• EXERCISE REQUIREMENTS
Please give the listing again in its entirety, exactly as written.

----------

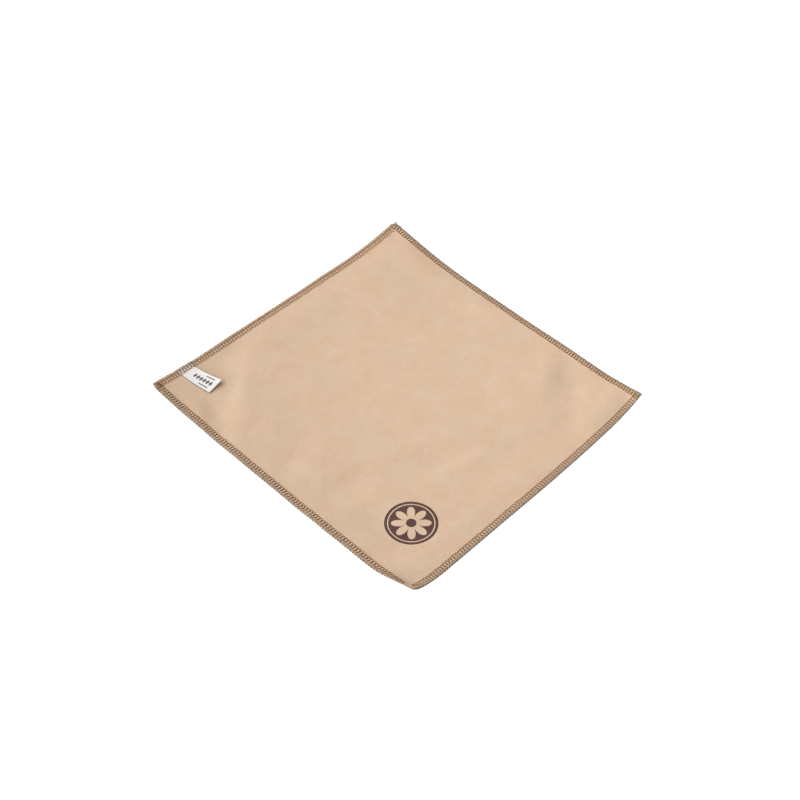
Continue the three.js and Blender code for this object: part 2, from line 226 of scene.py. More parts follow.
LOWER_STITCH = (
    (0.30, 0.01, 0.00),
    (0.29, 0.09, 0.50),
    (0.24, 0.24, 0.58),
    (0.36, 0.37, 0.72),
    (0.64, 0.37, 0.72),
    (0.76, 0.24, 0.58),
    (0.71, 0.09, 0.50),
    (0.70, 0.01, 0.00),
    (0.72, 0.10, -0.50),
    (0.82, 0.50, -0.50),
    (0.93, 0.86, -0.50),
    (1.00, 0.98, -0.50),
    (1.07, 0.86, -0.50),
    (1.18, 0.50, -0.50),
    (1.28, 0.10, -0.50),
)
NEEDLE_STITCH = (
    (0.03, 1.00, -0.10),
    (0.09, 1.00, 0.42),
    (0.25, 1.02, 0.50),
    (0.75, 1.02, 0.50),
    (0.91, 1.00, 0.42),
    (0.97, 1.00, -0.10),
    (0.96, 1.02, -0.46),
    (0.92, 0.95, -0.72),
    (1.08, 0.95, -0.72),
    (1.04, 1.02, -0.46),
)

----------

• SOLUTION TO THIS EXERCISE
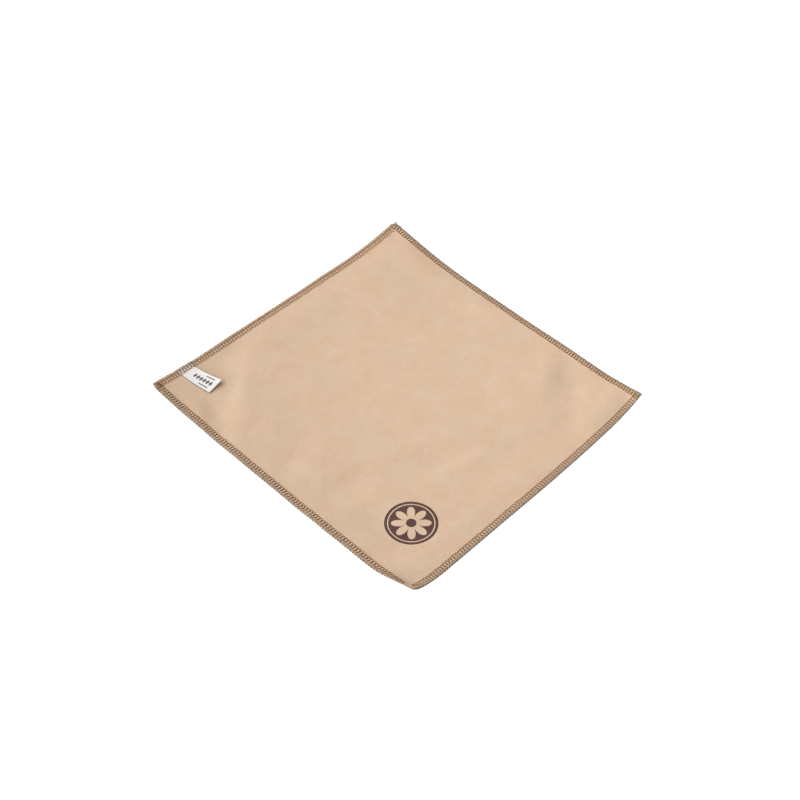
Continue the three.js and Blender code for this object: part 2, from line 226 of scene.py. More parts follow.
LOWER_STITCH = (
    (0.30, 0.01, 0.00),
    (0.29, 0.09, 0.50),
    (0.24, 0.24, 0.58),
    (0.36, 0.37, 0.72),
    (0.64, 0.37, 0.72),
    (0.76, 0.24, 0.58),
    (0.71, 0.09, 0.50),
    (0.70, 0.01, 0.00),
    (0.72, 0.10, -0.50),
    (0.82, 0.50, -0.50),
    (0.93, 0.86, -0.50),
    (1.00, 0.98, -0.50),
    (1.07, 0.86, -0.50),
    (1.18, 0.50, -0.50),
    (1.28, 0.10, -0.50),
)
NEEDLE_STITCH = (
    (0.03, 1.00, -0.10),
    (0.09, 1.00, 0.42),
    (0.25, 1.02, 0.50),
    (0.75, 1.02, 0.50),
    (0.91, 1.00, 0.42),
    (0.97, 1.00, -0.10),
    (0.96, 1.02, -0.46),
    (0.92, 0.95, -0.72),
    (1.08, 0.95, -0.72),
    (1.04, 1.02, -0.46),
)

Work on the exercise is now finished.